Ulu şeyh, “insanların yasasının gölgesinde yaşayan müslümanlar için Yaratıcı Allah’ın yasasının hayatın tüm alanlarında en üstün yasa olması için gerekli tüm araçlarla hareket geçmelerinin zorunlu” olduğunu açıklıyor. “Bunu yapacak durumda değillerse, o halde onlar için, kötülüğü asgariye indirmek ve iyiliği azamiye çıkarmak zorunlu hale gelir”. Bunun ardından şeyh, “çeşitli sistemler arasından bir sistemi seçmek için oy vermek” ile “insanlara dayatılan ve yakın gelecekte değiştirebilecek durumda olmadıkları mevcut bir sistemde çeşitli adaylar arasından en iyisini seçmek için oy vermek” arasındaki farkın altını çizer.
 
“Hiç şüphe yoktur ki, diye devam eder, birinci [oy] tipi bir Küfür eylemidir, çünkü Allah ‘Yasa koymak ancak Allah’a aittir’ der.”, oysa “insanların yasasına göre yönetecek bir adaya veya partiye oy vermek, bu yöntemi olumlamak veya kabul etmek anlamına gelmez”. Böylece, “en iyi sistemin Allah’ın yasası olan şeriat olduğu fikrini savunmayı sürdürerek, kötülüğü asgariye indirmeye çalıştığımız inancıyla, bu oylamaya katılmalıyız”.
 
Oy vermek, artık meşru olduğuna göre, kime oy verileceği sorununu yanıtlamak gerekiyor. “Böylesi bir soruya cevap vermek siyasi arenanın derin ve kesin bir biçimde anlaşılmasını gerektirmektedir.
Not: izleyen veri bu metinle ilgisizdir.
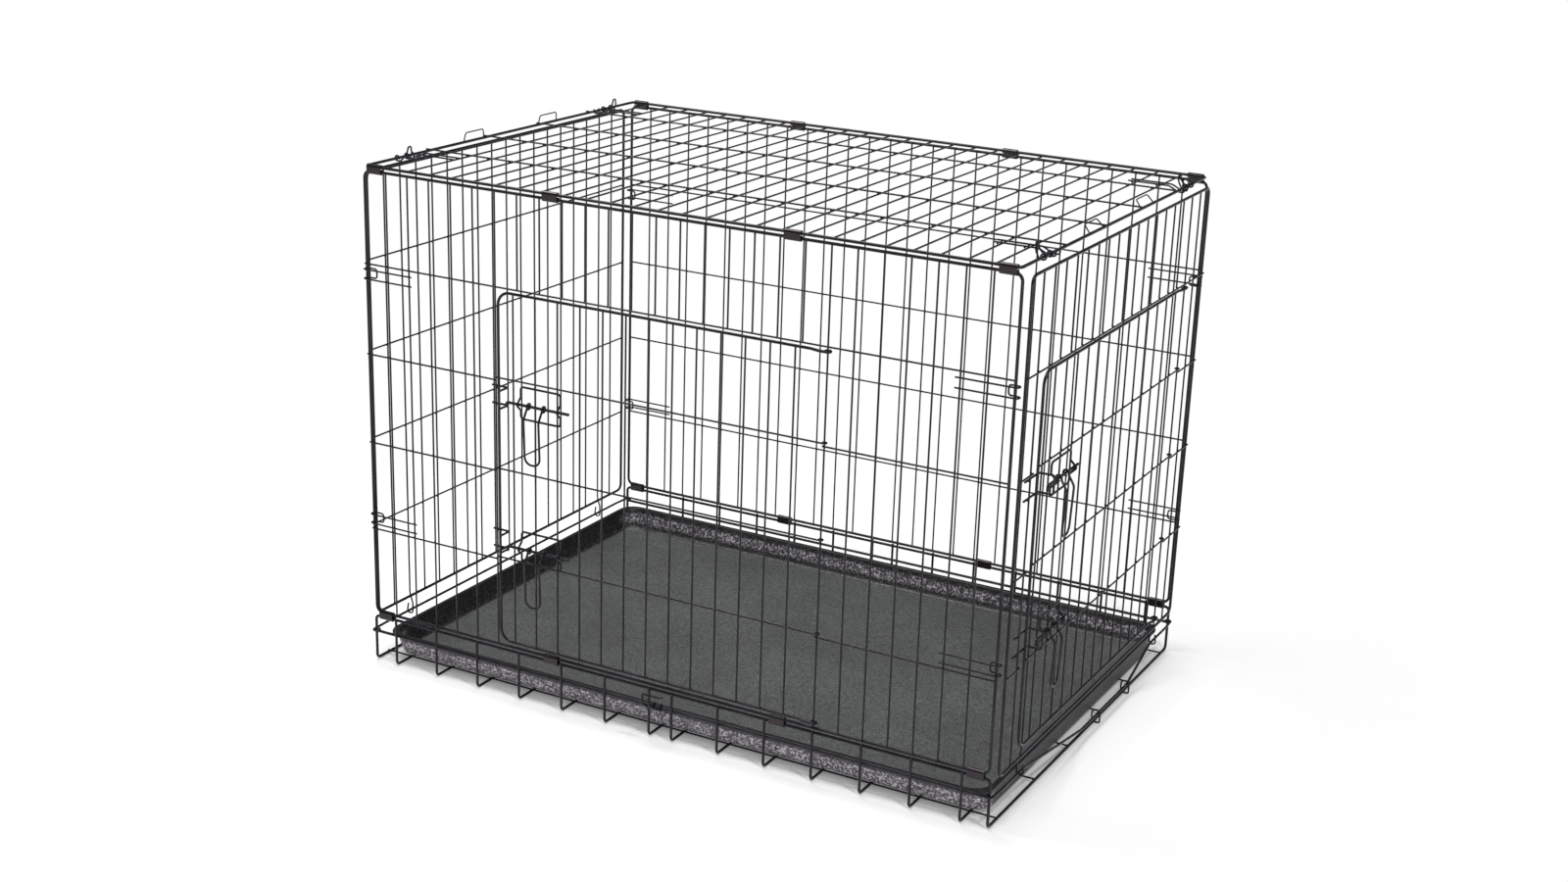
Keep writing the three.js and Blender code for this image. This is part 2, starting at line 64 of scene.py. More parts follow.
# Half the length of a side, an end, the roof and the base, and where the panels' wires run
SIDE = 0.520
PITCH = 2 * SIDE / 27
SIDE_ROWS = [0.082 + i * 0.1388 for i in range(6)]
SIDE_COLUMNS = [-SIDE + i * 2 * SIDE / 27 for i in range(28)]
END = 0.344
END_ROWS = [0.074, *SIDE_ROWS[1:5], 0.771]
END_COLUMNS = [-END + i * 2 * END / 18 for i in range(19)]
ROOF = 0.517
BASE = 0.522

# The planes of the sides, the ends and the roof, and each panel's own frame
DEPTH = 0.358
END_PLANE = 0.528
ROOF_LEVEL = 0.783
FACES = {
    "front": Matrix.Translation((0, -DEPTH, 0)),
    "back": Matrix.Translation((0, DEPTH, 0)) @ Matrix.Rotation(math.pi, 4, "Z"),
    "right_end": Matrix.Translation((END_PLANE, 0, 0)) @ Matrix.Rotation(math.pi / 2, 4, "Z"),
    "left_end": Matrix.Translation((-END_PLANE, 0, 0)) @ Matrix.Rotation(-math.pi / 2, 4, "Z"),
    "roof": Matrix.Translation((0, 0, ROOF_LEVEL)) @ Matrix.Rotation(-math.pi / 2, 4, "X"),
}

# A door hangs between two uprights, counted from the left. gap is from the first of them to its edge,
# edge and hang are from its edge and its hinge to its own outer uprights.
DOORS = {
    "front": {"first": 6, "last": 20, "gap": 0.0049, "edge": 0.0259, "hang": 0.0489,
              "columns": SIDE_COLUMNS, "face": "front"},
    "end": {"first": 1, "last": 16, "gap": 0.0248, "edge": 0.0392, "hang": 0.0392,
            "columns": END_COLUMNS, "face": "right_end"},
}
BOLTS = {"upper": 0.470, "lower": 0.2475}
BOLT_OUT = 0.008
BOLT_LENGTH = 0.110
BOLT_CLEAR = 0.0033
DOOR_TOP = 0.630
DOOR_BOTTOM = 0.0902
KEEPER_INSET = 0.014
BRACKET_INSET = 0.041
PULL_INSET = 0.071

# The cut end of a wire and its tightest bend, as shares of its gauge
CUT_LENGTH = 0.16
CUT_TAPER = 0.62
TIGHTEST = 0.62

# How far an eye closes, the room it has to turn, and the ends of level wires and hooks
EYE_TURN = math.radians(285)
RUNNING = 0.0003
LEVEL_TIP = 0.0016
HOOK_REACH = 0.083
HOOK_OUT = -0.0031

# The lens in pixels of the picture that it was matched to
LENS_PIXELS = 2218.8
PICTURE_PIXELS = 1600


def size(name, value, text):
    """A length that a user may change."""
    return bpy.props.FloatProperty(name=name, description=text, default=value, min=0.0, unit="LENGTH",
                                   precision=4)


def colour(name, value, text):
    """A colour that a user may change."""
    return bpy.props.FloatVectorProperty(name=name, description=text, default=value, size=3, min=0.0,
                                         max=1.0, subtype="COLOR")


class WireSizes(bpy.types.PropertyGroup):
    """Gauges and bends of the wires."""

    frame_gauge: size("Frame wire", 0.0045, "Thickness of the wire round each panel")
    mesh_gauge: size("Mesh wire", 0.0027, "Thickness of the wires across a panel")
    foot_gauge: size("Foot wire", 0.004, "Thickness of the wires under the tray")
    latch_gauge: size("Latch wire", 0.0033, "Thickness of keepers, brackets, pulls and the carrying hook")
    hook_gauge: size("Hook wire", 0.0026, "Thickness of the hooks at the corners and on the roof")
    loop_gauge: size("Loop wire", 0.002, "Thickness of the thin loops on the roof")
    rod_gauge: size("Bolt rod", 0.0044, "Thickness of the sliding bolts")
    layer: size("Layer", 0.003, "How far the level wires stand out from the upright ones")
    corner: size("Corner bend", 0.011, "Bend at the corners of a side or an end")
    door_gauge: size("Door wire", 0.0043, "Thickness of the wire round each door")
    door_corner: size("Door corner bend", 0.0195, "Bend at the corners of a door")
    foot_bend: size("Foot bend", 0.006, "Bend where a foot wire meets the floor")
    weld: size("Weld", 0.0021, "Radius of the bead at each crossing")


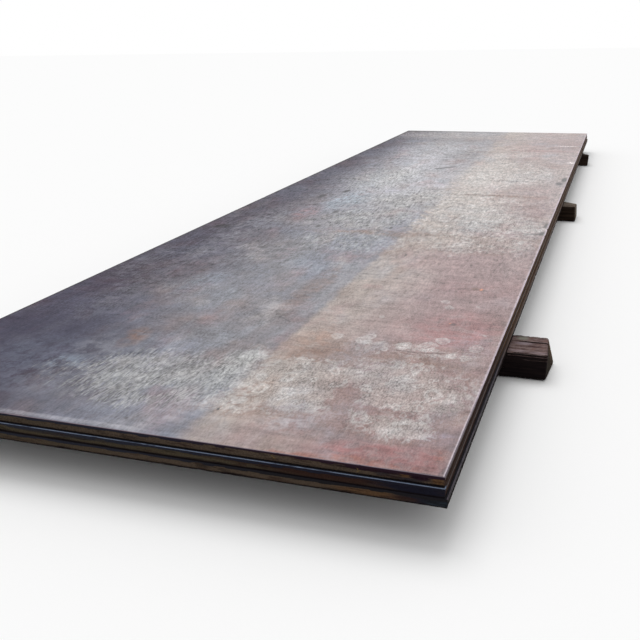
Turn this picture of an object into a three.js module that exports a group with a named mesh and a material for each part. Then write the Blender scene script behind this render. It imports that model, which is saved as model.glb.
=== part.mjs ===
// Stack of hot-rolled steel plates on timber bearers, as it lies in a stockyard.
//
// Millimetres, +Z up. X runs across the plates, Y along them, and the near end of the
// stack is at -Y. The origin is on the ground, in the middle of the stack's outline.

import * as THREE from 'three';

// ---------------------------------------------------------------- driving dimensions

// One plate, as the mill sells it. All plates of the stack are cut to the same size.
const plateWidth = 2000;
const plateLength = 8000;
const plateThickness = 28;

// A plate edge cut by a guillotine shear, from the top face down: the arris is drawn down
// by the blade, then comes a straight burnished band, and the metal below it tears off
// at a slight slope that leaves the bottom face a little smaller.
const drawDownWidth = 3;
const drawDownDepth = 1.5;
const burnishedBand = 9;
const fractureSlope = 1.5;

// The lower plates aren't laid exactly under the top one. Positive X is towards the side
// where the bearers show, and negative Y is towards the near end.
const middleShiftX = 3;
const middleShiftY = -10;
const bottomShiftX = 10;
const bottomShiftY = -10;

// Sawn timber bearers, laid across the plates. The wane is the bevel on the long edges.
const bearerWidth = 210;
const bearerHeight = 110;
const bearerWane = 9;

// Where the bearers lie: how far the plates hang over past the middle of the outer ones,
// and how far the inner bearer is moved from halfway between them, towards the far end.
const nearOverhang = 1300;
const farOverhang = 995;
const middleOffset = 150;

// How far each bearer reaches out beyond the top plate: on the -X side they are alike,
// and on the +X side each is different.
const plainEndReach = 110;
const nearReach = 160;
const middleReach = 90;
const farReach = 68;

// The saw cuts at the +X ends aren't square. Skew is how much further the far side of a
// bearer reaches than its near side, and rake how much further its bottom than its top.
const nearSkew = 6;
const nearRake = 20;
const middleSkew = -30;
const middleRake = 4;
const farSkew = -25;
const farRake = 4;

// What rests on something keeps this gap to it.
const restGap = 0.3;

// ----------------------------------------------------------------------- derived sizes

const bearerTop = bearerHeight;
const platePitch = plateThickness + restGap;
const nearBearerY = -plateLength / 2 + nearOverhang;
const farBearerY = plateLength / 2 - farOverhang;
const middleBearerY = (nearBearerY + farBearerY) / 2 + middleOffset;

// --------------------------------------------------------------------------- materials

function millScale(color) {
  return new THREE.MeshStandardMaterial({ color, roughness: 0.7, metalness: 0.45 });
}

function weatheredTimber(color) {
  return new THREE.MeshStandardMaterial({ color, roughness: 0.95, metalness: 0 });
}

// ------------------------------------------------------------------------------ pieces

// The levels of a sheared edge, from the bottom face up: how high each one is, and how
// far the plate's outline lies inside its full size there.
function shearedEdgeLevels() {
  const burnishedTop = plateThickness - drawDownDepth;
  return [
    { height: 0, inset: fractureSlope },
    { height: burnishedTop - burnishedBand, inset: 0 },
    { height: burnishedTop, inset: 0 },
    { height: plateThickness, inset: drawDownWidth },
  ];
}

// A box with one ring of corners for each level, drawn in at every level by its inset.
// Its bottom face lies at z = 0.
function plateGeometry() {
  const levels = shearedEdgeLevels();
  const steps = levels.length - 1;
  const geometry = new THREE.BoxGeometry(plateWidth, plateLength, steps, 1, 1, steps);
  const corners = geometry.getAttribute('position');
  for (let i = 0; i < corners.count; i += 1) {
    const level = levels[Math.round(corners.getZ(i) + steps / 2)];
    const x = Math.sign(corners.getX(i)) * (plateWidth / 2 - level.inset);
    const y = Math.sign(corners.getY(i)) * (plateLength / 2 - level.inset);
    corners.setXYZ(i, x, y, level.height);
  }
  geometry.computeVertexNormals();
  return geometry;
}

// The sawn section of a bearer, with a bevel along each of its four long edges.
function bearerSection() {
  const side = bearerWidth / 2;
  const section = new THREE.Shape();
  section.moveTo(-side + bearerWane, 0);
  section.lineTo(side - bearerWane, 0);
  section.lineTo(side, bearerWane);
  section.lineTo(side, bearerHeight - bearerWane);
  section.lineTo(side - bearerWane, bearerHeight);
  section.lineTo(-side + bearerWane, bearerHeight);
  section.lineTo(-side, bearerHeight - bearerWane);
  section.lineTo(-side, bearerWane);
  section.closePath();
  return section;
}

// A bearer along X from its square end at -X to its skewed end at +X.
function bearerGeometry({ reach, skew, rake }) {
  const length = plainEndReach + plateWidth + reach;
  const geometry = new THREE.ExtrudeGeometry(bearerSection(), {
    depth: length,
    bevelEnabled: false,
  });
  // The section is drawn in X and Y and extruded along Z: turn it to lie along X.
  geometry.rotateX(Math.PI / 2);
  geometry.rotateZ(Math.PI / 2);
  const corners = geometry.getAttribute('position');
  for (let i = 0; i < corners.count; i += 1) {
    const isCutEnd = corners.getX(i) > length / 2;
    const acrossShare = corners.getY(i) / bearerWidth;
    const upShare = corners.getZ(i) / bearerHeight - 0.5;
    const cut = isCutEnd ? skew * acrossShare - rake * upShare : 0;
    corners.setX(i, corners.getX(i) - plainEndReach - plateWidth / 2 + cut);
  }
  geometry.computeVertexNormals();
  return geometry;
}

function addPiece(group, name, geometry, material, place) {
  const piece = new THREE.Mesh(geometry, material);
  piece.name = name;
  piece.position.set(place.x, place.y, place.z);
  group.add(piece);
}

// --------------------------------------------------------------------------- the stack

const bearers = [
  { name: 'bearer_near', y: nearBearerY, reach: nearReach, skew: nearSkew, rake: nearRake },
  { name: 'bearer_middle', y: middleBearerY, reach: middleReach, skew: middleSkew, rake: middleRake },
  { name: 'bearer_far', y: farBearerY, reach: farReach, skew: farSkew, rake: farRake },
];

const plates = [
  { name: 'plate_bottom', x: bottomShiftX, y: bottomShiftY, color: 0x5a5055 },
  { name: 'plate_middle', x: middleShiftX, y: middleShiftY, color: 0x625a60 },
  { name: 'plate_top', x: 0, y: 0, color: 0x8a7c80 },
];

const stack = new THREE.Group();

for (const bearer of bearers) {
  addPiece(stack, bearer.name, bearerGeometry(bearer), weatheredTimber(0x5b4a44), {
    x: 0,
    y: bearer.y,
    z: 0,
  });
}

plates.forEach((plate, layer) => {
  addPiece(stack, plate.name, plateGeometry(), millScale(plate.color), {
    x: plate.x,
    y: plate.y,
    z: bearerTop + restGap + layer * platePitch,
  });
});

// The origin goes to the ground under the middle of the stack's outline.
const outline = new THREE.Box3().setFromObject(stack);
const middle = outline.getCenter(new THREE.Vector3());
stack.position.set(-middle.x, -middle.y, -outline.min.z);

const part = new THREE.Group();
part.add(stack);

export default part;
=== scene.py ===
# %% [markdown]
# # Three hot-rolled steel plates on timber bearers
#
# A stockyard keeps heavy plate lying flat, in stacks, on balks of sawn timber called
# bearers. The timber keeps the steel off the ground, and it leaves a gap that lets a
# forklift or a sling get underneath.
#
# This lesson dresses a measured model of such a stack. The measured model gives each
# piece its true size and place. Here every piece gets its fine shape (the torn edges of
# the plates, the cracks of the timber) and its finish (mill scale, rust, weathered wood).

# %% Load the measured model
import math

import bpy
import numpy as np
from mathutils import Matrix, Vector, geometry, noise


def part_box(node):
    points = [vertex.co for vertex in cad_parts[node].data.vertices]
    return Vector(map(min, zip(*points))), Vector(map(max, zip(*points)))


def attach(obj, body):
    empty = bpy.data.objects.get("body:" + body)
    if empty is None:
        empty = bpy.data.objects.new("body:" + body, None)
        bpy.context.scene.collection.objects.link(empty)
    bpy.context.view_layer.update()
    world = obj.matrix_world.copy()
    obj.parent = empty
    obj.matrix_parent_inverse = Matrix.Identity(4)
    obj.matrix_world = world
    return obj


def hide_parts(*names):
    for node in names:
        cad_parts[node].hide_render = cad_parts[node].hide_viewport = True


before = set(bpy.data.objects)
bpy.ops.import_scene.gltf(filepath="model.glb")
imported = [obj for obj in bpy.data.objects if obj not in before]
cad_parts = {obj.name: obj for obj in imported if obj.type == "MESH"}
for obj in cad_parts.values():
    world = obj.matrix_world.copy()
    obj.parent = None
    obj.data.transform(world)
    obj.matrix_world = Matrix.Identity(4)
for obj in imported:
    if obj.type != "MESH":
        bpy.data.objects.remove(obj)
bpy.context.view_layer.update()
scene = bpy.context.scene
print("measured pieces:", ", ".join(sorted(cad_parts)))

# %% [markdown]
# ## A few places to measure from
#
# All the later steps need the same few places: the corners of the top plate, and the end
# of the stack that lies nearest to the viewer. They are read from the model, so that
# nothing here has to be typed twice. The upper face of the top plate is called the deck.

# %% Places on the stack
MM = 0.001
PLATES = ("plate_bottom", "plate_middle", "plate_top")
BEARERS = ("bearer_near", "bearer_middle", "bearer_far")

top_low, top_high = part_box("plate_top")
left_x, near_y = top_low.x, top_low.y
right_x, far_y = top_high.x, top_high.y
deck_z = top_high.z
plate_width = right_x - left_x
plate_length = far_y - near_y
print(f"top plate: {plate_width:.3f} m wide, {plate_length:.3f} m long, deck at {deck_z:.4f} m")

# %% [markdown]
# ## The camera
#
# The viewer stands a little to the right of the near end, about a metre above the steel,
# and looks down along the stack. The place is measured from the nearest corner of the
# deck. The direction is built from three angles: how far the view turns to the left,
# how far it tilts down, and how much the camera leans. Building the three axes by hand
# makes it plain what each angle does.

# %% Camera
CORNER_TO_CAMERA = Vector((0.3495, -1.9392, 1.0820))
TURN_LEFT = math.radians(19.35)
TILT_DOWN = math.radians(18.47)
LEAN = math.radians(-1.15)
LENS_MM = 48.06
SENSOR_MM = 36


def camera_axes(turn, tilt, lean):
    """The camera's right, up and backward directions."""
    ahead = Vector((
        -math.sin(turn) * math.cos(tilt),
        math.cos(turn) * math.cos(tilt),
        -math.sin(tilt),
    ))
    level = Vector((math.cos(turn), math.sin(turn), 0))
    upright = level.cross(ahead)
    right = math.cos(lean) * level + math.sin(lean) * upright
    up = -math.sin(lean) * level + math.cos(lean) * upright
    return right, up, -ahead


def add_camera():
    camera = bpy.data.objects.new("viewer", bpy.data.cameras.new("viewer"))
    camera.data.lens = LENS_MM
    camera.data.sensor_width = SENSOR_MM
    turned = Matrix(camera_axes(TURN_LEFT, TILT_DOWN, LEAN)).transposed().to_4x4()
    near_corner = Vector((right_x, near_y, deck_z))
    camera.matrix_world = Matrix.Translation(near_corner + CORNER_TO_CAMERA) @ turned
    scene.collection.objects.link(camera)
    scene.camera = camera
    return camera


camera = add_camera()
print("camera at", [round(v, 3) for v in camera.matrix_world.translation])

# %% [markdown]
# ## A pen for shader nodes
#
# A finish in Blender is a small network of nodes: patterns, sums and colour mixes that
# end in one shader. Written out node by node, such a network is long and hard to read.
# The Pen below adds one node for each call and gives back its output, so a finish reads
# like a recipe. It works for materials and for the world alike. This first half joins
# nodes and does sums.

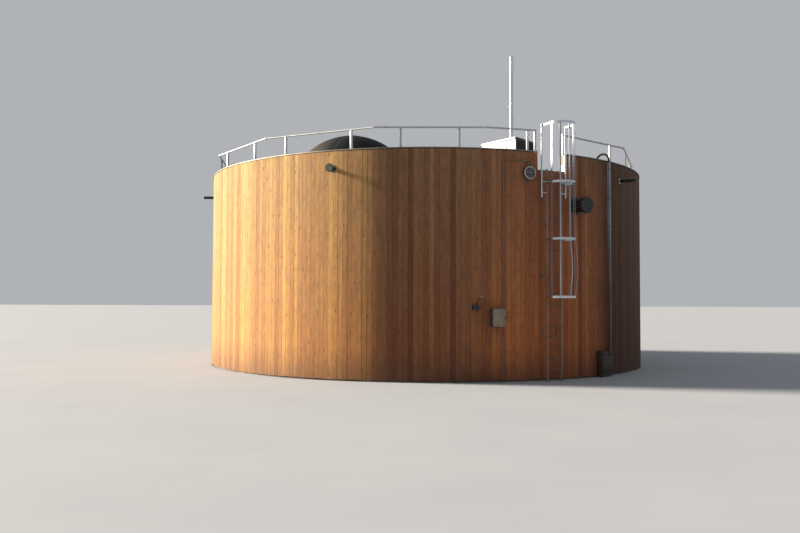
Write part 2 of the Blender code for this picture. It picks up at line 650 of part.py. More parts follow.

Bundan dolayı, bireylerin bu sürece girmekten kaçınmaları, ve bu sorumluluğu değerli müslüman örgütlerine devretmeleri gerektiğine inanıyorum […]. Dolayısıyla müslümanlara, bu örgütlerin kararlarını kabul etmek ve uygulamak düşmektedir.”
 
Bütün bunların sonucunda, ulu şeyh Britanya müslümanlarını MAB’nin seçim talimatlarını uygulama çağırıyor ve fetvasını şu duayla bitiriyor: “Allah’tan bizlere doğru yolda rehberlik etmesini ve Efendimiz Allah’ın yasasının Birleşik Krallık’ta ve dünyanın diğer bölgelerinde zaferini sağlamasını istiyoruz.”
 
Bu fetvaya herhangi bir yorum getirmeye gerek yok. Şeyh’in ve MAB’nin hedefleriyle, marksistlerin müslüman nüfusuna yönelik faaliyetlerinde önlerine koydukları, veya koymaları gereken görevler arasındaki karşıtlık apaçık ortadadır. Marksistler, seçilmek için her şeyi yapmaya hazır oportünist politikacılar gibi ne pahasına olursa olsun oy elde etmeye yönelik davranamazlar. Öyle destekler vardır ki, El-Haddad’ınki gibi, aslında birer zehirli hediyedir. Bu hediyeleri sunanları eleştirmeyi bilmek gerekir: mülteci nüfusu içindeki ideolojik etkinlik için verilen mücadele, ne denli coşturucu olursa olsun, seçim sonuçlarından çok daha temeldir.
 
Manş denizinin her iki kıyısındaki radikal sol, sahiplendiği marksizme uygun bir tutuma geri dönmelidir. Aksi taktirde, köktencilerin müslüman nüfus üzerindeki etkisi, geriletilemez bir düzeye ulaşabilir. Bunun sonucunda bu kesimler ile Avrupa’daki diğer emekçiler arasındaki uçurum daha da derinleşecektir; halbuki bunları yakınlaştırma görevi, barbarlıklar çatışmasını kapitalizme karşı ortak mücadeleyle ikame etmenin vazgeçilmez koşullarından biridir.
 
(Bu yazı Yeniyol dergisinin Ocak 2005 tarihli sayısında Mutlucan Şahan’ın çevirisiyle yer almıştır.)